Often a mixed approach is used, trying to find the happy-medium between Import-Export and Direct-Access that meets the expectations of the customer. This is a standard practice and has worked well for a lot of projects. But can´t we do better?
The Core Problem
The Core Problem
In my opinion, when designing web applications the system architecture often has one major flaw. The web application is responsible for handling the internet traffic, managing data and accessing the internal systems. Common content management or shop systems like Wordpress or Magento are a good example of this, as they are centralized systems and the lynchpin is the web application itself. They manage your data, implement your business processes and provide an user interface for all administrative tasks.
But having a flexible and scaleable system architecture that is centralized is a contradiction!
A web application has to meet the requirements of different branches and can only fail to meet them all - you can´t stay dry and wet at the same time! For page rendering, speed is everything - the less logic, the better. But that means to avoid interface calls which would lead to Import-Export for getting the data, which …
Clearly, we are trapped here. We usually find a compromise that works for some time. Why can´t a shop or content management system scale the same way your business does?
A Possible Solution?
A Possible Solution?
Instead of having the systems lynchpin on the web application or some other IT-System, what if we promote the data itself and make the data the center of the system architecture? Let’s explore this idea on a shopping website.
Obviously, some kind of data processing unit that is both able to handle incoming data and write it to a database for persistent storage is necessary. This unit, therefore, is the core unit of our system architecture. As sequential data processing is slow and does not scale-up well, parallel data processing is required. With, for example, Apache´s ActiveMQ, RabbitMQ or Redis, multiple worker processes can be run on the core unit. Each of them just writing a single record to the database. So instead of writing 100 records, one after the other, 50 records can be written parallel by running 50 worker processes.
Worker processes and a database for persistent storage is a good start for our shopping website. Next up is a system for searching, filtering and sorting the data - something like Apache´s Solr or ElasticSearch. A search engine is specialized in giving answers very fast, while a database has other advantages like persistence for example. To keep the search engine up to date, incoming data is not only written to the database, but it is also updated in the search engine.
Next in line are the business systems that provide the data for our shop. To start simple, we just add an enterprise resource planning system (ERP) for prices and stock information. Using Import-Export seems like a good option. It provides stability and protects the ERP system from direct access. Important here is, that the data is processed in parallel by the workers to store the data and update the search engine. This scales linear! If, for example, the number of articles in our shop doubles but the processing time should not, we just have to double the number or worker processes by adding more hardware resources.
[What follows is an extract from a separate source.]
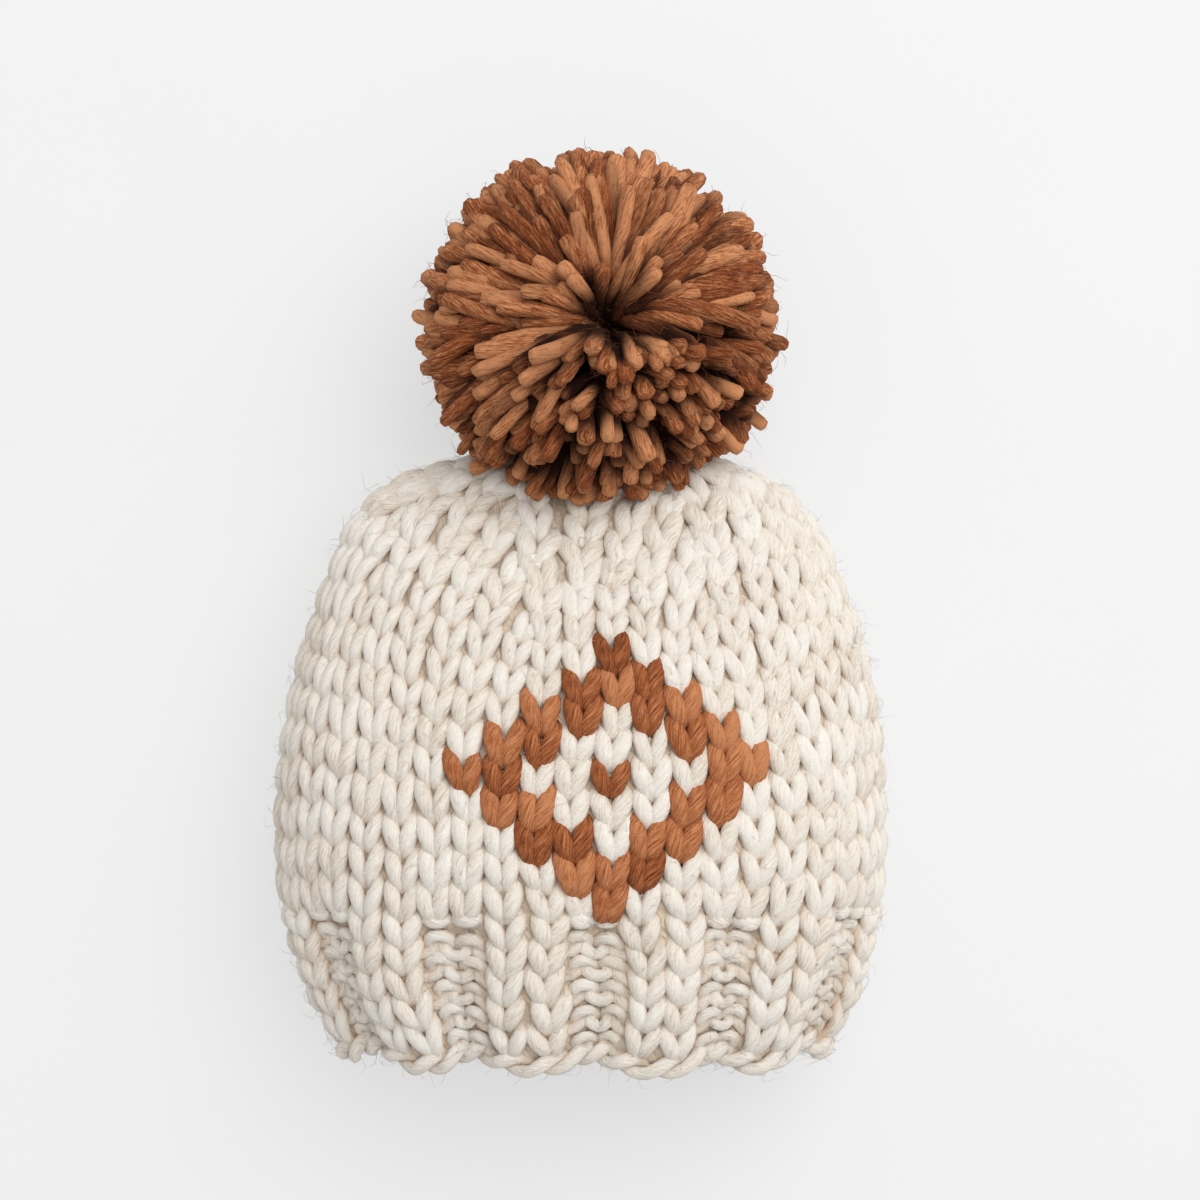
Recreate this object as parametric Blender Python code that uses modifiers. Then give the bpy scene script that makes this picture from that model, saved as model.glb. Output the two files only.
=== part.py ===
"""Chunky knit baby beanie with a cut-yarn pompom, lying on its back on a table.

The hat is a hollow knitted shell. Its rim faces -Y, its crown is gathered shut towards +Y,
its back rests on the table at z = 0 and its front faces +Z. The pompom lies beyond the crown.
All sizes are metres.
"""
import math
import random

import bmesh
import bpy
import numpy as np
from mathutils import Vector

# Hat, driving dimensions
HAT_WIDTH = 0.179            # widest, across the lying hat
HAT_LENGTH = 0.170           # rim plane to the top of the crown
HAT_LOFT = 0.084             # table to the highest point of the front
WALL = 0.007                 # stockinette: two yarns thick
FRONT_POWER = 2.15           # superellipse power of the arched front
BACK_POWER = 2.9             # superellipse power of the back that lies on the table
TABLE_PRESS_SHARE = 1.14     # how far the back would sag through the table if it could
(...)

So we have the database, the search engine, and our core unit, but we still just have data without form, layout, or design. A central part of every web application is merging the data and the design. Whether you call it templating or page rendering, the result is the same - the data is fetched, processed through some kind of template system or engine to generate a HTML document sent to the user’s browser.
If we think back to the idea of having the data in the center of our architecture, pages and data from the template should not be assembled on demand, they would have to be assembled to a web page when the data is provided or changed. Respectively, all pages would have to be re-assembled when a template is modified. Luckily, we already have a few worker process waiting to move the data to the database and search engine, so it follows to have them re-render the page as well. The same thing happens when the data is modified - if you fetch new prices or stock data from the ERP, the worker processes re-render the pages that have to be modified. Again, this is parallel processing - it is not important how long it takes to render one HTML page. If thousands of pages have to be rendered quickly, just enough worker processes are required. Each worker renders one page until all pages are done.
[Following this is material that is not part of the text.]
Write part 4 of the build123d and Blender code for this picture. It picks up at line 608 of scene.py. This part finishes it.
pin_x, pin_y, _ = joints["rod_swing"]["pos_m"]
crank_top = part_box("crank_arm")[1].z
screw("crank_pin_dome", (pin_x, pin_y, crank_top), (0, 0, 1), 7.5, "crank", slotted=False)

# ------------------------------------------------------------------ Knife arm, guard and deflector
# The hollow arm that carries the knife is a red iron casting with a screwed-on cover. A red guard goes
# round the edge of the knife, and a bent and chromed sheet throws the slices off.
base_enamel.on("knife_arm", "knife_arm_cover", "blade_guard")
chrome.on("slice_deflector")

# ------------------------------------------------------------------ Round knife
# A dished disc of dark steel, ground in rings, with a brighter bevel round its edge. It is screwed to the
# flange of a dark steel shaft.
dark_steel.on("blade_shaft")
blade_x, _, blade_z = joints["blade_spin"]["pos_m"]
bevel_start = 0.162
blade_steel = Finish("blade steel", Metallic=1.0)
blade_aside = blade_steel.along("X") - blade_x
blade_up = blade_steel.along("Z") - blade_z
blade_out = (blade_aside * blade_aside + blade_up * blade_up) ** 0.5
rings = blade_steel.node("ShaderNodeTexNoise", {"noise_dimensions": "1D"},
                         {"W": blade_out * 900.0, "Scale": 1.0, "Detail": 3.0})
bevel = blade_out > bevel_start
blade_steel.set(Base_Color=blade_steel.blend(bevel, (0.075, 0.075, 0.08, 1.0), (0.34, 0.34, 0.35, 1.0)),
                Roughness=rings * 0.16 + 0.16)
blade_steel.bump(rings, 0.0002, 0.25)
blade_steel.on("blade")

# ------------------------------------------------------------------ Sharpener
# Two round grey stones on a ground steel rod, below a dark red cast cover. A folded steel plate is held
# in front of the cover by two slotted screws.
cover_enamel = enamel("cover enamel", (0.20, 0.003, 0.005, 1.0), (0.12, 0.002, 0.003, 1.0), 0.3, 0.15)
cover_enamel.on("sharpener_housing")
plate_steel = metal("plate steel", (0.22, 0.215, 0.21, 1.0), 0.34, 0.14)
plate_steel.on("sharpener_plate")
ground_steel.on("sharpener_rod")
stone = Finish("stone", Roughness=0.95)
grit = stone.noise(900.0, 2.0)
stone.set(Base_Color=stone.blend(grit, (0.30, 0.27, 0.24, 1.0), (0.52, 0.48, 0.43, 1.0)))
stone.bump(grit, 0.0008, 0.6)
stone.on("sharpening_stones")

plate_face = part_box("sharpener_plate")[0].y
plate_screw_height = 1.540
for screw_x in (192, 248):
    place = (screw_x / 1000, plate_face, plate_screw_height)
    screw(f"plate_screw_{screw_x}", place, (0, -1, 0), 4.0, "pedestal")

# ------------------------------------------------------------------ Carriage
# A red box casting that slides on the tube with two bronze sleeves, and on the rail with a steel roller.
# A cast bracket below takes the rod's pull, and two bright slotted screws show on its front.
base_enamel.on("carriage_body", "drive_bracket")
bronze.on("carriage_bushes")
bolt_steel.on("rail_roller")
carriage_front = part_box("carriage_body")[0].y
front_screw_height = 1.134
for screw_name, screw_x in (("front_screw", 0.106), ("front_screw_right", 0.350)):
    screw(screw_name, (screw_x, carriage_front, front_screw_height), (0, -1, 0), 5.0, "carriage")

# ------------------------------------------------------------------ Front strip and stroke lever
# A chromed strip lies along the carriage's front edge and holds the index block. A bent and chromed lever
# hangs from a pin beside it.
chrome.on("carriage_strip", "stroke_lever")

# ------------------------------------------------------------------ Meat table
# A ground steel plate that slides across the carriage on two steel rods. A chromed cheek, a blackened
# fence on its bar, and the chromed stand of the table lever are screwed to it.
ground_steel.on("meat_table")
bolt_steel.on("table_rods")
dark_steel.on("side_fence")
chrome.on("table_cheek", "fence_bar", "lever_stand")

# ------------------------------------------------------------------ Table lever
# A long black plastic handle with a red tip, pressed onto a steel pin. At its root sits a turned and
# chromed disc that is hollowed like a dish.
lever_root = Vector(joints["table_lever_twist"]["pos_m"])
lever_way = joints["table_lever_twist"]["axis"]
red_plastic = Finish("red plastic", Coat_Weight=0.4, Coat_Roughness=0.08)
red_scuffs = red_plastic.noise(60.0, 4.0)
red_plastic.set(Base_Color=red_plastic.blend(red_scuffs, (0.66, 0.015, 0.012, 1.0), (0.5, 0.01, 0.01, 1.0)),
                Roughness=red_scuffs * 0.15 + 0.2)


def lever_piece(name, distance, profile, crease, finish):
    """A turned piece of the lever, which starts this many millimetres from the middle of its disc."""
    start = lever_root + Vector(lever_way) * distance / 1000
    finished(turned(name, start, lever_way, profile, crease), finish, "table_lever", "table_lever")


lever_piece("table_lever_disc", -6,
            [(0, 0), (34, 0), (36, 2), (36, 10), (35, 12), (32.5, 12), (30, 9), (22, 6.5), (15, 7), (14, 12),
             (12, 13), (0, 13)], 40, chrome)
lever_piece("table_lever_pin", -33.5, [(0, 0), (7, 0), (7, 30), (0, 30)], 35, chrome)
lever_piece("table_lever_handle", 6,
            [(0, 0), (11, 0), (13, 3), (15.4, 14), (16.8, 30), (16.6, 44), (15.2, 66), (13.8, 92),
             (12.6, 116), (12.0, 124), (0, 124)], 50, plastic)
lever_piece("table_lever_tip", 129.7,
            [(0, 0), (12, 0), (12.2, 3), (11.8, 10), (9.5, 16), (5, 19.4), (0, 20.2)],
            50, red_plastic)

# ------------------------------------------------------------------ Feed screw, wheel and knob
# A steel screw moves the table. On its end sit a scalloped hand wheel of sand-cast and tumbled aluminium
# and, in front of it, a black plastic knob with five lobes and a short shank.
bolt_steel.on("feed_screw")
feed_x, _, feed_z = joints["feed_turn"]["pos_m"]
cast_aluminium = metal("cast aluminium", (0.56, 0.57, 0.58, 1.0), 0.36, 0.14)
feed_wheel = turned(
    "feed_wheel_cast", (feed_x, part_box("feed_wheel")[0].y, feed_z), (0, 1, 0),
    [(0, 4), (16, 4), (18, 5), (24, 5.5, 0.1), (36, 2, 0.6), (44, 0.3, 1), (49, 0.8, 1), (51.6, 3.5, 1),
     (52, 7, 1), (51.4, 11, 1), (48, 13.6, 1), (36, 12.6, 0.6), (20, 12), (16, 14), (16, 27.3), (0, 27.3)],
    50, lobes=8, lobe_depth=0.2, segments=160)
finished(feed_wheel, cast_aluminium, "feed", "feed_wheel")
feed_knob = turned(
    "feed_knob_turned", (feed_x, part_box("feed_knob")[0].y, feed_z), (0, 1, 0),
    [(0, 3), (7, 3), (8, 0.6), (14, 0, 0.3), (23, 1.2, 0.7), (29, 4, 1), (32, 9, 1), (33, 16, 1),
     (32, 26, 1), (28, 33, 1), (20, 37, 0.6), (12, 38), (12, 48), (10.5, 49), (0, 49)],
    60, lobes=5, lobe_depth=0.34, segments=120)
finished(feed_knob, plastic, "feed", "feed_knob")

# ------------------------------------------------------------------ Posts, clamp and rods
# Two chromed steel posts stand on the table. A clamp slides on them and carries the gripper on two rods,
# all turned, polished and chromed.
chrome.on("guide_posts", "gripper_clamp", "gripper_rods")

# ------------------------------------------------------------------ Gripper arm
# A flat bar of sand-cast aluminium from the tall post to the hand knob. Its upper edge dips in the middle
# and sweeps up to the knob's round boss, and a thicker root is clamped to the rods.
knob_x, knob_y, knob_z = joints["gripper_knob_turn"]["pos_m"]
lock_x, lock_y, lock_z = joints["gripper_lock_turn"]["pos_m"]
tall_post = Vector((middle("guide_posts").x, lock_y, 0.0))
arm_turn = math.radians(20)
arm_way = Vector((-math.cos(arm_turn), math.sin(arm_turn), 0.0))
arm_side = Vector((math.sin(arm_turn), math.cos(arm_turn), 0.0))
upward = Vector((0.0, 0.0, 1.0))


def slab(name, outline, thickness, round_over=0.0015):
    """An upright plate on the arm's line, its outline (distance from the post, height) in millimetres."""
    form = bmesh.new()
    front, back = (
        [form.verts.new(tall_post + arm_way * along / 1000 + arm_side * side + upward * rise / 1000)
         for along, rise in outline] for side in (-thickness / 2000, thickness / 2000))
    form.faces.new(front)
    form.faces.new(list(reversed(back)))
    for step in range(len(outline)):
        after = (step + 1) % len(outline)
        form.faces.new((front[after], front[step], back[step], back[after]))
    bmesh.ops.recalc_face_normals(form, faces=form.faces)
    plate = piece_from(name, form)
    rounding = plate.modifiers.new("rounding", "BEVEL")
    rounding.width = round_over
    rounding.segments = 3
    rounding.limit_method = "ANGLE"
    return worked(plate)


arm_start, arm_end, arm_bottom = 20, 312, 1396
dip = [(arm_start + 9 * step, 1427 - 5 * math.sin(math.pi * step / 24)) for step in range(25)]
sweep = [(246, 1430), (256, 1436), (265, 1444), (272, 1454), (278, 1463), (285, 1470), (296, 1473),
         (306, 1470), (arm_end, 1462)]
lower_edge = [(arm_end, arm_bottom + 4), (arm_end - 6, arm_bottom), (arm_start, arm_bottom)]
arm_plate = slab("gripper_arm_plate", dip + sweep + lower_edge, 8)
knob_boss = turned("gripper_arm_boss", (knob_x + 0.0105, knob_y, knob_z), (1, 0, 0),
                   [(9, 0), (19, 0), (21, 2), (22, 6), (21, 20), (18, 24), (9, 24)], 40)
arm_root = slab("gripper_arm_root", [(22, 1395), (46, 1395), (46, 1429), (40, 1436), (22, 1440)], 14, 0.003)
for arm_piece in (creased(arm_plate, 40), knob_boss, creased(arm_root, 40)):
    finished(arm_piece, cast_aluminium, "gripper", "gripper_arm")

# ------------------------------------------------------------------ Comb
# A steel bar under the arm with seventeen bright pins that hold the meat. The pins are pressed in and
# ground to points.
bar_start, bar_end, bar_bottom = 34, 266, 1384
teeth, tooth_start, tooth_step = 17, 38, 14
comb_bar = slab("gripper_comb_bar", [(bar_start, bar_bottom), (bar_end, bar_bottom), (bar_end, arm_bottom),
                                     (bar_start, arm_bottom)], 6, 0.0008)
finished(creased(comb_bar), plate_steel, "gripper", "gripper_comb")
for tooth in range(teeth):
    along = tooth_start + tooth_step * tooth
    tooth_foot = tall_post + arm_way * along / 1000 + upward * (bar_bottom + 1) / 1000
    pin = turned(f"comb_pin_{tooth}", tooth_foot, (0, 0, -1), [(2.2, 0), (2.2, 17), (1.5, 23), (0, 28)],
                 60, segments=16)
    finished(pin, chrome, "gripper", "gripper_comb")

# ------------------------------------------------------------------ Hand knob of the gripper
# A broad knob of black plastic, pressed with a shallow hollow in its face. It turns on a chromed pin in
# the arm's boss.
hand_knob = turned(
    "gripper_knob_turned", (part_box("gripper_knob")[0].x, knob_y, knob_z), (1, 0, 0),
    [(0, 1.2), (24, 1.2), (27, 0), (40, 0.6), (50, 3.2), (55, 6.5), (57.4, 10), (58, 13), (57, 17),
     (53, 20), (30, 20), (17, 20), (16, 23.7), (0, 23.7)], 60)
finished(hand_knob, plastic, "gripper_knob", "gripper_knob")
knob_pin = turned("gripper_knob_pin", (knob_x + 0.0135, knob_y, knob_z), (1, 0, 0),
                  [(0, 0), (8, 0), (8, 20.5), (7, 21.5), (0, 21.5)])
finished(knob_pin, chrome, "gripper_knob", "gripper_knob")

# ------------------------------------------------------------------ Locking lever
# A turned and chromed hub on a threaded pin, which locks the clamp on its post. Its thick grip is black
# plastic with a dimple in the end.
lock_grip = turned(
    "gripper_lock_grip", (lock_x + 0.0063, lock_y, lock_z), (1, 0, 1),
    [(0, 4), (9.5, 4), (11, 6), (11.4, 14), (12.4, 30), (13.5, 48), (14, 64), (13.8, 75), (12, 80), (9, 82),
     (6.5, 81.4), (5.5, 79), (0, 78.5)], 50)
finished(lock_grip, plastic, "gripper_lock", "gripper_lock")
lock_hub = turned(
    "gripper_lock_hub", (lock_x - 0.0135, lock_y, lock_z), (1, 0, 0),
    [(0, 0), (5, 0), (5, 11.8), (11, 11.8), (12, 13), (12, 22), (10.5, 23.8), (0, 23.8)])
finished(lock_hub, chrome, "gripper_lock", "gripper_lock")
Other systems can be added the same way. If you have a PIM providing product information like images and text, just update the database and search engine on modification and re-render pages if necessary. If you need an application for maintaining or reporting your customer data, just add it.
What does that leave your shop system at? Basically just the shopping cart and the checkout is left, thus simplifying your shop system to the minimum required. Category and product pages are pre-rendered, logic is reduced to the essentials and the rest is static content and incredibly fast in comparison to a shop system which loads product data from a database and processes a template to fill in the data.
Often caching is sold here as a "solution". But caching for performance is the wrong idea. Caching should be used to increase the amount of load a system can handle. So instead of using system resources to process a page on every request, the cached result is returned on consecutive requests leaving the system resources free to do other things.
With only a few components, each specialized for a single task, changes and modifications for a single systems can be implemented individually. The data becomes the center of your system architecture. The data is stored in the database, fetched from a search engine and a message system organizes the parallel processing.
Modern web applications like spryker or large websites like BBC ( BBC-Blog), for example, are constructed with a similar architecture as the one I have described. So focusing on your data instead of on an application is, in my opinion, a worthwhile change of perspective.